Moore, a staff writer for CBSSports.com/NBA as well as a co-host of the Eye On Basketball podcast, goes on to raise the case that maintaining mediocrity in the NBA is a terrible route to take. Teams who can’t sign or trade for marquee free agents should rebuild through the draft if an annual 8th seed in the playoffs isn’t a worthwhile goal.
He’s right, of course, especially given the punitive new NBA tax laws and the absurdly low guaranteed rookie contracts (Anthony Davis, for example, makes just a little bit more than Courtney Lee this year). But I think Moore, like many Celtics writers/fans earlier this summer, has talked himself into this team a little bit too much. Boston’s problems on offense are going to be pronounced. Their defense, under Brad Stevens, may be around league average, but even when Rondo comes back, Jeff Green is likely to be the top scorer. Green is an excellent third-option, or even second in some lineups, but he’s going to encounter defenses designed to stop him, and unless he has added a lot to his game, he doesn’t have the offensive creativity to punish teams for focusing on him.

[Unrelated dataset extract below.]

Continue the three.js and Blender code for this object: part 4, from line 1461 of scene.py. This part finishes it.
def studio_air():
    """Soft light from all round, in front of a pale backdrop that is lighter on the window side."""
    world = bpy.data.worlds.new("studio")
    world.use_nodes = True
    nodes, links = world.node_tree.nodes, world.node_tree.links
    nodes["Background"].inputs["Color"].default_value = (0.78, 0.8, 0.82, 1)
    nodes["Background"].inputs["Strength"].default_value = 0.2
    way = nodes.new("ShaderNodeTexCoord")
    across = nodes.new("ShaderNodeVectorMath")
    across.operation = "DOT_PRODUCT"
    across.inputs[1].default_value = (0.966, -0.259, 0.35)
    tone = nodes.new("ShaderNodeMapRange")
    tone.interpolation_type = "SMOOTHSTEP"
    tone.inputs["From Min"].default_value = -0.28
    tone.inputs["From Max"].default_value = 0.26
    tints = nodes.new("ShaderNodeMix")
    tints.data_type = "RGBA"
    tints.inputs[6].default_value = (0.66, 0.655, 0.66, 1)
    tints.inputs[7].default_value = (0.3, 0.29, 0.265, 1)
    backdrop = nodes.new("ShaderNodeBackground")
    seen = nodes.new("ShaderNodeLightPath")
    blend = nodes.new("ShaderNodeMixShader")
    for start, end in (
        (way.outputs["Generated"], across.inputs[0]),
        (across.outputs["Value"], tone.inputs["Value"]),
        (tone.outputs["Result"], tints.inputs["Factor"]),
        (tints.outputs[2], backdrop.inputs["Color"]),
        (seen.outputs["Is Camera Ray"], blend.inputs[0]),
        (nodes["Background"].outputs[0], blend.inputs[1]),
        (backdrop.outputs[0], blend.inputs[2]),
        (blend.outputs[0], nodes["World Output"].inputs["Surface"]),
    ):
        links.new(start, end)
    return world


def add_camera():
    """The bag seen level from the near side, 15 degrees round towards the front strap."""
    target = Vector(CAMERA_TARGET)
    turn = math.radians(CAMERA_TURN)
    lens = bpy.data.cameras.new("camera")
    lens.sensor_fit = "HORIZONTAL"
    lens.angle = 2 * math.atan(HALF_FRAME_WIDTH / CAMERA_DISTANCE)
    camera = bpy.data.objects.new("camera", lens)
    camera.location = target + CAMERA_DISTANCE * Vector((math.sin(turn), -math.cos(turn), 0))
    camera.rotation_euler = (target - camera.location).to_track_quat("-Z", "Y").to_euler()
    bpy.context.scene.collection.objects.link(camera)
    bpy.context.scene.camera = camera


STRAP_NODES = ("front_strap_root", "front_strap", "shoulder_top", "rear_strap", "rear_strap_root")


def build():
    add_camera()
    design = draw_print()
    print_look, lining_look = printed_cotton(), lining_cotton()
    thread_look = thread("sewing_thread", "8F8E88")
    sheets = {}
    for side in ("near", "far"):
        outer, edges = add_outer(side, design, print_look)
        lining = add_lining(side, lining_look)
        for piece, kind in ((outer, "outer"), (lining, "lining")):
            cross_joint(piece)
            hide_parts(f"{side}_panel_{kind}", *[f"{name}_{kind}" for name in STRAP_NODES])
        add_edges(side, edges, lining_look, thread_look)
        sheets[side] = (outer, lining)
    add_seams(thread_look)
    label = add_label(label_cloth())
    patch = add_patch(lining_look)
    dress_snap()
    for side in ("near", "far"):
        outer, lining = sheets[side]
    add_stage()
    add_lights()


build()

Boston isn’t hopelessly bad like Philadelphia. If Gerald Wallace is going to be better this year, the Celtics will certainly win a few games. If the young guys can put together some chemistry when Rondo returns, that number might even be inconveniently high. But those are both pretty big ifs, especially since Stevens — a very smart coach — is in his first year.
I don’t have any issue with Moore’s assertion that Boston might be better than some might think. But I also don’t think the Celtics are going to be good enough to take themselves out of the running for a top draft pick. This is not a middling team. This is a bad team with some nice young pieces, especially without Rondo.
Is that enough to win Boston more games than Philadelphia? Sure. But if the Celtics can land a marquee prospect in the loaded 2014 draft, I’d rather he was surrounded by players like Bradley, Olynyk, Sullinger and a healthy Rondo as opposed to Nerlens Noel, Michael Carter-Williams and Evan Turner.